Reproduce each line of the material precisely.

▬▬▬▬▬▬

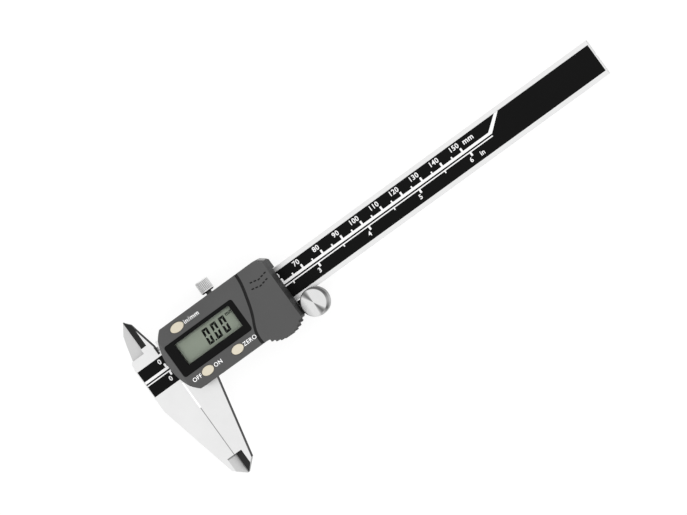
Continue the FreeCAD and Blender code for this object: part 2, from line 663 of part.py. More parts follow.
def build():
    """Every piece by its name."""
    x, y = (LCD[0] + LCD[1]) / 2, 0.4
    stop_screws = [countersunk(sx, sy, 0.12, 2.6, 1.5) for sx, sy in STOP_SCREWS]
    case_screws = [countersunk(sx, sy, FIT, 8.2) for sx, sy in CASE_SCREWS]
    parts = {
        "beam": make_beam(),
        "scale_stator": scale_strip(STATOR_BACK, LABEL_BACK, RUN),
        "scale_label": scale_strip(LABEL_BACK, BEAM_FRONT, FIT),
        "beam_end_stop": make_end_stop(),
        "end_stop_screws": Part.makeCompound(stop_screws),
        "slider_frame": make_slider_frame(),
        "gib_strip": make_gib_strip(),
        "gib_screws": make_gib_screws(),
        "rear_cover": make_rear_cover(),
        "case_screws": Part.makeCompound(case_screws),
        "depth_rod": make_depth_rod(),
        "front_shell": make_front_shell(),
        "battery_cover": make_battery_cover(),
        "display_bezel": make_display_bezel(),
        "display_window": make_display_window(),
        "lcd_panel": box(LCD[0], LCD[1], LCD[2], LCD[3], LCD_BOTTOM, LCD_TOP),
        "lcd_holder": make_lcd_holder(),
        "zebra_connectors": make_zebra_connectors(),
        "circuit_board": make_circuit_board(),
        "board_screws": make_board_screws(),
        "sensor_plate": box(BOARD[0] + 0.4, 44.0, -7.4, 7.4, RAIL_TOP - 0.25, RAIL_TOP),
        "measuring_chip": joined([disc(x, y, 3.6, BOARD_TOP, BOARD_TOP + 0.5),
                                  Part.makeCone(3.6, 2.4, 0.6, V(x, y, BOARD_TOP + 0.5))]),
        "key_domes": make_key_domes(),
        "battery": make_battery(),
        "battery_contact_negative": make_negative_contact(),
        "battery_contact_positive": make_positive_contact(),
        "lock_screw": make_lock_screw(),
        "lock_pad": make_lock_pad(),
        "thumb_roller": make_thumb_roller(),
        "roller_bracket": make_roller_bracket(),
        "bracket_screw": make_bracket_screw(),
        "roller_axle": make_roller_axle(),
        "data_port_cover": make_port_cover(),
        "data_port_contacts": make_port_contacts(),
    }
    for name in KEYS:
        parts[name] = make_key(name)
    return parts


os.makedirs("parts", exist_ok=True)
for node, shape in build().items():
    shape.exportStep(f"parts/{node}.step")
    print(node, "valid" if shape.isValid() else "INVALID", len(shape.Solids), round(shape.Volume, 1))
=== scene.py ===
import math

import bmesh
import bpy
from mathutils import Matrix, Vector


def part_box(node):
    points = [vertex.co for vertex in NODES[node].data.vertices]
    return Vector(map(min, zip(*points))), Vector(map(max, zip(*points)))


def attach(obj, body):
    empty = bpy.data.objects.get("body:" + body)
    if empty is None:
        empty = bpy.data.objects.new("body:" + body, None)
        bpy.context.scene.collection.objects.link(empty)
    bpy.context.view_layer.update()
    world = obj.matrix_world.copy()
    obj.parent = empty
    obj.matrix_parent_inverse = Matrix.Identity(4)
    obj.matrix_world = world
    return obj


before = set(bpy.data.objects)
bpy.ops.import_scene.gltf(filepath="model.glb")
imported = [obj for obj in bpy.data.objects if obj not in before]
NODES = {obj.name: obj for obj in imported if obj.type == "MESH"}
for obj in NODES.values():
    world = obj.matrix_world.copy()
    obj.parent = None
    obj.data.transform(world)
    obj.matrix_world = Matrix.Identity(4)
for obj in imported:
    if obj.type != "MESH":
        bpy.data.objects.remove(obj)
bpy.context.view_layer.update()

MM = 0.001

# ---------------------------------------------------------------- places, in millimetres

LABEL_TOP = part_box("scale_label")[1].z / MM
SHELL_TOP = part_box("front_shell")[1].z / MM
LCD_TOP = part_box("lcd_panel")[1].z / MM
INK = 0.02                  # thickness of printed ink
PRINT_ZERO = -1.63          # where the printed scales start, at the housing's left edge
INCH = 25.4

# ---------------------------------------------------------------- places, in metres

FILM_LOW, FILM_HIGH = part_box("scale_label")
ROLLER_LOW, ROLLER_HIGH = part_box("thumb_roller")
ROLLER = (ROLLER_LOW + ROLLER_HIGH) / 2
LOCK_LOW, LOCK_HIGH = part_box("lock_screw")
LOCK_HEAD_LOW = LOCK_HIGH.y - 0.0054
LCD_LOW, LCD_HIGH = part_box("lcd_panel")

FAN_ANGLE = math.radians(104)           # the diameter on which the roller's painted dark reflection fans lie
RIM_START = (0.0052, 0.0055)            # radius where the roller's rim of painted shade starts
RING_WAVE = 38000                       # radians per metre between its turning rings
RIB_DEPTH = (0.00002, 0.00008)          # below the lock screw's surface, between its ribs
HEAD_FOOT = (0.0005, 0.0003)            # above the lower end of its head, where the painted shade starts
LCD_ENDS = (0.0125, 0.0142)             # from the display's middle to its ends with painted shade
LCD_SHADE = (0.0027, 0.0013)            # below its upper edge, where the bezel's shade starts

# Edges of the painted shade and painted light marks on the steel. Each pair runs from where a mark is absent
# to where it is full.
END_SIDES = (0.21, 0.205)               # the painted shade on the beam's sides stops before its right end
JAW_SIDE_END = (0.02, 0.018)            # the jaws' long right sides, painted dark, lie left of this
CLOSING_GAP = (0.0004, 0.0006)          # not the faces that meet at the closing line
CONTACT_HALF = (0.00022, 0.00014)       # the thin painted shade line where the jaws meet
CONTACT_TOP = (-0.0202, -0.0204)
RELIEF_HALF = (0.0006, 0.0004)          # painted light from emission in the slot between the jaws, above that line
RELIEF_BOTTOM = (-0.0203, -0.0201)
RELIEF_TOP = (-0.0076, -0.0079)
VALLEY_TOP = (-0.0430, -0.0434)         # painted shade at the upper end of the hollow in the jaws' tips
VALLEY_BOTTOM = (-0.0443, -0.0436)
BLADE_FRONT = (0.0035, 0.004)           # painted shade on the front blade's right border, for a narrow bevel the model lacks
BLADE_RIGHT = (-0.0002, -0.0004)
BLADE_SLANT = (0.975, 0.2223)           # the direction across that border's slanted part
BLADE_BORDER = (0.00118, 0.00133)
BLADE_BORDER_LOW = (0.0103, 0.0106)
FOOT_BOTTOM = (0.0069, 0.0071)          # the upright foot of that painted shade border
FOOT_TOP = (0.0107, 0.0104)
FOOT_LEFT = (-0.00145, -0.0013)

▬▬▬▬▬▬

ANSWER BELOW:
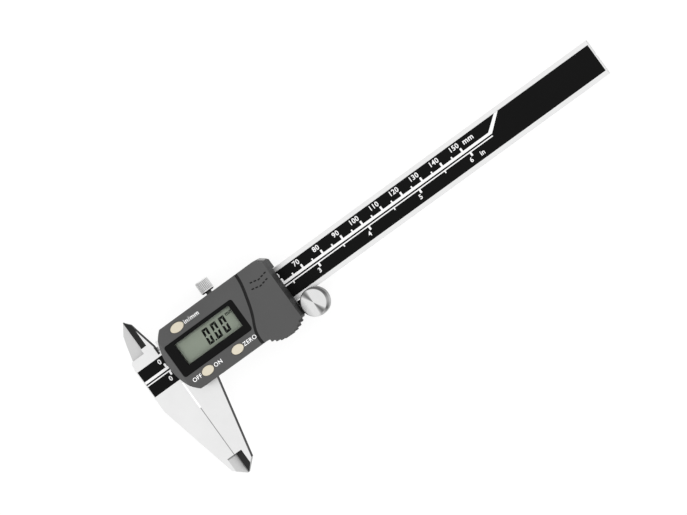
Continue the FreeCAD and Blender code for this object: part 2, from line 663 of part.py. More parts follow.
def build():
    """Every piece by its name."""
    x, y = (LCD[0] + LCD[1]) / 2, 0.4
    stop_screws = [countersunk(sx, sy, 0.12, 2.6, 1.5) for sx, sy in STOP_SCREWS]
    case_screws = [countersunk(sx, sy, FIT, 8.2) for sx, sy in CASE_SCREWS]
    parts = {
        "beam": make_beam(),
        "scale_stator": scale_strip(STATOR_BACK, LABEL_BACK, RUN),
        "scale_label": scale_strip(LABEL_BACK, BEAM_FRONT, FIT),
        "beam_end_stop": make_end_stop(),
        "end_stop_screws": Part.makeCompound(stop_screws),
        "slider_frame": make_slider_frame(),
        "gib_strip": make_gib_strip(),
        "gib_screws": make_gib_screws(),
        "rear_cover": make_rear_cover(),
        "case_screws": Part.makeCompound(case_screws),
        "depth_rod": make_depth_rod(),
        "front_shell": make_front_shell(),
        "battery_cover": make_battery_cover(),
        "display_bezel": make_display_bezel(),
        "display_window": make_display_window(),
        "lcd_panel": box(LCD[0], LCD[1], LCD[2], LCD[3], LCD_BOTTOM, LCD_TOP),
        "lcd_holder": make_lcd_holder(),
        "zebra_connectors": make_zebra_connectors(),
        "circuit_board": make_circuit_board(),
        "board_screws": make_board_screws(),
        "sensor_plate": box(BOARD[0] + 0.4, 44.0, -7.4, 7.4, RAIL_TOP - 0.25, RAIL_TOP),
        "measuring_chip": joined([disc(x, y, 3.6, BOARD_TOP, BOARD_TOP + 0.5),
                                  Part.makeCone(3.6, 2.4, 0.6, V(x, y, BOARD_TOP + 0.5))]),
        "key_domes": make_key_domes(),
        "battery": make_battery(),
        "battery_contact_negative": make_negative_contact(),
        "battery_contact_positive": make_positive_contact(),
        "lock_screw": make_lock_screw(),
        "lock_pad": make_lock_pad(),
        "thumb_roller": make_thumb_roller(),
        "roller_bracket": make_roller_bracket(),
        "bracket_screw": make_bracket_screw(),
        "roller_axle": make_roller_axle(),
        "data_port_cover": make_port_cover(),
        "data_port_contacts": make_port_contacts(),
    }
    for name in KEYS:
        parts[name] = make_key(name)
    return parts


os.makedirs("parts", exist_ok=True)
for node, shape in build().items():
    shape.exportStep(f"parts/{node}.step")
    print(node, "valid" if shape.isValid() else "INVALID", len(shape.Solids), round(shape.Volume, 1))
=== scene.py ===
import math

import bmesh
import bpy
from mathutils import Matrix, Vector


def part_box(node):
    points = [vertex.co for vertex in NODES[node].data.vertices]
    return Vector(map(min, zip(*points))), Vector(map(max, zip(*points)))


def attach(obj, body):
    empty = bpy.data.objects.get("body:" + body)
    if empty is None:
        empty = bpy.data.objects.new("body:" + body, None)
        bpy.context.scene.collection.objects.link(empty)
    bpy.context.view_layer.update()
    world = obj.matrix_world.copy()
    obj.parent = empty
    obj.matrix_parent_inverse = Matrix.Identity(4)
    obj.matrix_world = world
    return obj


before = set(bpy.data.objects)
bpy.ops.import_scene.gltf(filepath="model.glb")
imported = [obj for obj in bpy.data.objects if obj not in before]
NODES = {obj.name: obj for obj in imported if obj.type == "MESH"}
for obj in NODES.values():
    world = obj.matrix_world.copy()
    obj.parent = None
    obj.data.transform(world)
    obj.matrix_world = Matrix.Identity(4)
for obj in imported:
    if obj.type != "MESH":
        bpy.data.objects.remove(obj)
bpy.context.view_layer.update()

MM = 0.001

# ---------------------------------------------------------------- places, in millimetres

LABEL_TOP = part_box("scale_label")[1].z / MM
SHELL_TOP = part_box("front_shell")[1].z / MM
LCD_TOP = part_box("lcd_panel")[1].z / MM
INK = 0.02                  # thickness of printed ink
PRINT_ZERO = -1.63          # where the printed scales start, at the housing's left edge
INCH = 25.4

# ---------------------------------------------------------------- places, in metres

FILM_LOW, FILM_HIGH = part_box("scale_label")
ROLLER_LOW, ROLLER_HIGH = part_box("thumb_roller")
ROLLER = (ROLLER_LOW + ROLLER_HIGH) / 2
LOCK_LOW, LOCK_HIGH = part_box("lock_screw")
LOCK_HEAD_LOW = LOCK_HIGH.y - 0.0054
LCD_LOW, LCD_HIGH = part_box("lcd_panel")

FAN_ANGLE = math.radians(104)           # the diameter on which the roller's painted dark reflection fans lie
RIM_START = (0.0052, 0.0055)            # radius where the roller's rim of painted shade starts
RING_WAVE = 38000                       # radians per metre between its turning rings
RIB_DEPTH = (0.00002, 0.00008)          # below the lock screw's surface, between its ribs
HEAD_FOOT = (0.0005, 0.0003)            # above the lower end of its head, where the painted shade starts
LCD_ENDS = (0.0125, 0.0142)             # from the display's middle to its ends with painted shade
LCD_SHADE = (0.0027, 0.0013)            # below its upper edge, where the bezel's shade starts

# Edges of the painted shade and painted light marks on the steel. Each pair runs from where a mark is absent
# to where it is full.
END_SIDES = (0.21, 0.205)               # the painted shade on the beam's sides stops before its right end
JAW_SIDE_END = (0.02, 0.018)            # the jaws' long right sides, painted dark, lie left of this
CLOSING_GAP = (0.0004, 0.0006)          # not the faces that meet at the closing line
CONTACT_HALF = (0.00022, 0.00014)       # the thin painted shade line where the jaws meet
CONTACT_TOP = (-0.0202, -0.0204)
RELIEF_HALF = (0.0006, 0.0004)          # painted light from emission in the slot between the jaws, above that line
RELIEF_BOTTOM = (-0.0203, -0.0201)
RELIEF_TOP = (-0.0076, -0.0079)
VALLEY_TOP = (-0.0430, -0.0434)         # painted shade at the upper end of the hollow in the jaws' tips
VALLEY_BOTTOM = (-0.0443, -0.0436)
BLADE_FRONT = (0.0035, 0.004)           # painted shade on the front blade's right border, for a narrow bevel the model lacks
BLADE_RIGHT = (-0.0002, -0.0004)
BLADE_SLANT = (0.975, 0.2223)           # the direction across that border's slanted part
BLADE_BORDER = (0.00118, 0.00133)
BLADE_BORDER_LOW = (0.0103, 0.0106)
FOOT_BOTTOM = (0.0069, 0.0071)          # the upright foot of that painted shade border
FOOT_TOP = (0.0107, 0.0104)
FOOT_LEFT = (-0.00145, -0.0013)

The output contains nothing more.